Andy Teasley Oh. Good question. Dad was a repressed entrepreneur, when he met my mom, when he was in the Air Force and in his last year, because he got transferred to March. He had already purchased a lot. A couple acres in Porterville, up in Northern California, because he was going to build a miniature golf course. Oh, you always wanted to be an entrepreneur. Unfortunately, my mom was a very powerful woman, and those of you that know her from her and her business is one of the best CPAs in Riverside, knows she was a formidable person, and she declared that no, they were going to go get a college education on the GI Bill. So they got married and went up to Humboldt State. Okay. Got a degree in education, and she got a degree in accounting. And he went to work teaching elementary school and and worked doing that until he was 62. Hated the last ten years of it. So he really inspired me with his entrepreneurial bent. And and he set me up with a gentleman named Bob Clark for a job when I was 14. And all of our riverside people in the room, the ones that are the, you know, generation, boomers like me, we all knew Bob Clark. A lot of kids worked for him. Shamil Park, Darren Hunt and and the one out on, Jackson. Anyway, playing at running the snack bars, at the swimming pools, running the snack bars at Ramona Stadium and at RCC for the high school games.
Joey Romero That was that was a great job. When you were a kid. Was your for what was your first career job? Career job?
Andy Teasley I got out of Cal Poly. They claim I’m a civil engineer. I, made the mistake of buying the pellet chicken on university right after I got out, and my partner and I ran that for two years, lost $70,000, and I called up my MBA because it cost about the same as going to USC for for an MBA. And yeah, I think I got just as good an education and how business works. Then we morphed into, we built a carnival traveling show, 12 rides, 40 weeks a year, all in Southern California. A few sojourns out of state, but mostly just Southern Cal. That was good. Good business. Then I got married, and then my wife said, if you want to have kids, you’re getting out of that crazy business, and you can be a cardinal or. No, no. So sold that and built the holiday decorating company. Okay, so I’m, I’m a serial entrepreneur. I get bored easily. All right. Well, let’s let’s talk about the real estate investment world. So how did how did you get into real estate and what what were you doing? What was the early strategies for Andy? So I know you’ve never heard this story before, but I was up late at night watching infomercials on television, and I got sucked into the I own young, great guru seminar, 3000 bucks for a weekend education that was probably worth about 250 back then, but it was a great basic education in real estate. And and I’m amazed that these youngsters nowadays, they have so much available at their fingertips, they just don’t understand what we used to go through back then. I mean, I remember one of the strategies that came away from that class was, was we would go dumpster dive behind real estate offices trying to find MLS books, because one of the strategies was to get an old MLS book and call all the listings in the old MLS book.

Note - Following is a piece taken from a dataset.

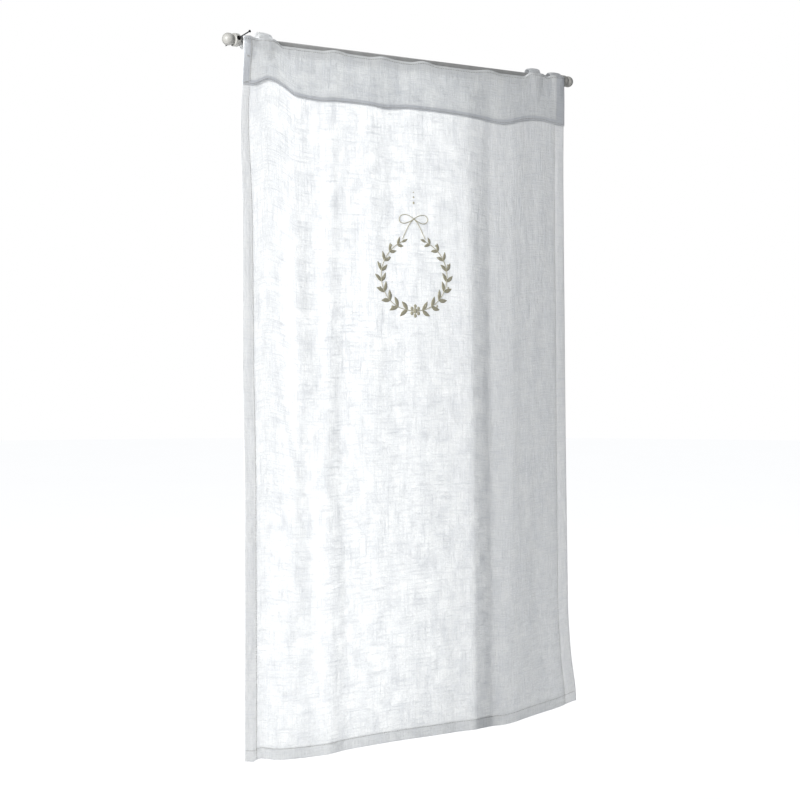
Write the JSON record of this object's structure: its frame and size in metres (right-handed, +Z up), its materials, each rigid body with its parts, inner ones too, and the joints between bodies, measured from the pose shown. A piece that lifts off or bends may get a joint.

Joey Romero Because it was still available. It was probably an opportunity. Yeah. So was interesting. Like I said, good basic education class. And I’ve always just sort of dinked around with real estate ever since. So I’ve owned a lot of rentals. I peaked at 51 doors drop down to a dozen, nine back up to 32. Okay. Which is more than I should have.
Andy Teasley And when I hit 22, I said I wasn’t going to buy another one, but they just keep falling in my lap and I can’t stop helping people solve problems. So that’s that’s what that’s what real estate investors are. Really, truly. I was talking to to the guys last week, you know, Rich was on, with Christine Souter and, Mitch from up north, and I said, we’re in the starting over business for people.
Joey Romero That’s what we that’s what we offer, you know, because we never know when the money that that we buy their home, what, what start that’s going to offer that family or that person. So it’s it’s, it’s a, it’s really fulfilling, especially if you’re truly in it to, to help people. Like a lot of the great entrepreneurs and real estate investors that we have, one of the things that, you know, I ask everybody is, what did you do during the crash?
Joey Romero So can you tell us what you were doing prior to the crash and then what you did afterwards? Okay, so 2005, I was looking at these McMansions with five foot offsets on either side of the house so you could reach over for sugar for your neighbors. High five, your neighbor in Winchester. Now, where is the nearest decent employment to Winchester, California?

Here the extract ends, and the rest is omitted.